Negli anni Ottanta Corrado Augias scrisse una trilogia di romanzi noir – Quel treno da Vienna, Il fazzoletto azzurro e L’ultima primavera, diventati poi film per la tv in onda su Rai 2 nel 1989 – che vedono come protagonista femminile il personaggio di Paolina Giorgi, anche in questo ripetendo il clichét della ragazza dai facili costumi.
Della storia dell’attrice e cantante si è interessato anche Andrea De Petris, da tempo studioso del cimitero monumentale dell’Aquila, a cui Virtù Quotidiane ha dedicato un ritratto poco meno di due anni fa: “Per me Francesca Chiodi è un esempio di emancipazione femminile, soprattutto se consideriamo il contesto storico-culturale in cui viveva. È stata vittima di giudizi morali a causa della sua fulminea carriera, di una discriminazione di genere che all’epoca non veniva neanche chiamata così, ma che era molto più forte di oggi”.

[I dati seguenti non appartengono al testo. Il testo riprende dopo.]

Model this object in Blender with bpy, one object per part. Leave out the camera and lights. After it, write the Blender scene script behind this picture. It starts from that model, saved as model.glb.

“Questa storia dovrebbe essere conosciuta da tutta la comunità aquilana – continua De Petris – spero che la sua figura venga valorizzata dalle associazioni e dai collettivi che operano in città contro le discriminazioni di genere, magari anche attraverso la ristrutturazione della tomba”.
Così com’è stato fatto qualche anno fa con la tomba di Karl Heinrich Ulrichs, scrittore prussiano considerato tra i pionieri del primo movimento omosessuale nel mondo, sepolto anch’egli all’Aquila, dove visse nell’ultimo periodo della sua vita.
Una città, insomma, che si muove su un doppio binario, talvolta paradossale: da un lato il pettegolezzo provinciale e le maldicenze di Sant’Agnese, dall’altro la presenza in città di personaggi libertari, simbolo dell’affermazione di diritti civili, come Ulrichs e Francesca Paolina.